Сегодня представить себе жизнь без этих стихов немыслимо. Кажется, что если бы не было их, и русского языка не было бы на свете. Остались бы одни дубовые формулы безнадежно бездуховных советских газет. Они, эти газеты, изо всех сил стараются удушить Блока, предав его звонкое имя проклятью и позору: проклятью при помощи официальной славы.
Читаю в «Литературной газете» от 3 декабря: «Народы многонациональной страны Советов широко отметили день рождения имярек (мне не хочется в этой связи называть имя поэта). Юбилейные празднества, посвященные его столетию, прошли повсюду».

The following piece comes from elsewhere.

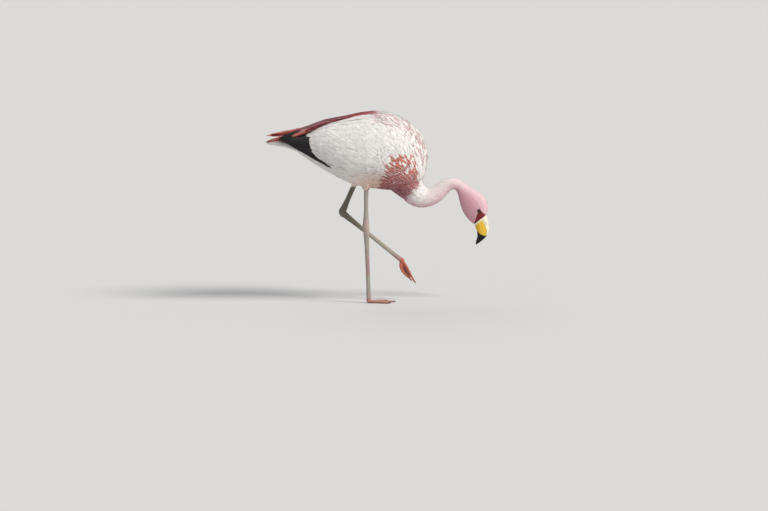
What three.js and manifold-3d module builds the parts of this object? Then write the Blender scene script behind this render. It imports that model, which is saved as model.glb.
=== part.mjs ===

От каждого из этих слов мутит. Нет, не такие уж мы неженки, мы ко всему с детства привычны, и нас даже не бесят «народы многонациональной страны Советов», не бесят фальшью и не угнетают пошлостью. И если бы мы взрывались от каждой газетной фразы и переживали каждую из них, как несчастье, то ни один из нас не дожил бы даже до блоковского возврата. Но когда внутрь этой дубовой речи вставлено имя, то самое имя, которое воспела Марина Цветаева:
Имя твое - птица в руке,
Имя твое - льдинка на языке,
Одно единственное движенье губ…
Когда рядом с этим именем сказано, что «свидетельством непреходящей ценности его художественного наследия стал торжественный вечер в Большом театре Союза ССР», то, кажется, происходит какое-то небывалое и недопустимое кощунство. А потом перечисляются другие имена, имена тех, кто почтил Александра Блока своим присутствием в Большом театре. Это сумрачные, унылые, мертвые, пустые имена: Гришин, Кириленко, Суслов, Демичев, Пономарев, Соломенцев, Капитонов, Долгих, Зимянин. В речи о назначении поэта, произнесенной в Доме литераторов в 84-ю годовщину гибели Пушкина, незадолго до собственной гибели, Александр Блок говорил:
«Наша память хранит с малолетства веселое имя Пушкин. Это имя, этот звук наполняет собой многие дни нашей жизни. Сумрачные имена императоров, полководцев, изобретателей орудий убийства, мучителей и мучеников жизни, и рядом с ними это легкое имя - Пушкин».
Я вспомнил эти строки, читая сообщение «Литературной газеты» о торжественном вечере в Большом театре. Сумрачные имена, - говорил Блок, - сумрачные имена мучителей. Подумайте только: Суслов, Демичев, Соломенцев, и рядом с ними это легкое имя Блок. «Имя твое - птица в руке».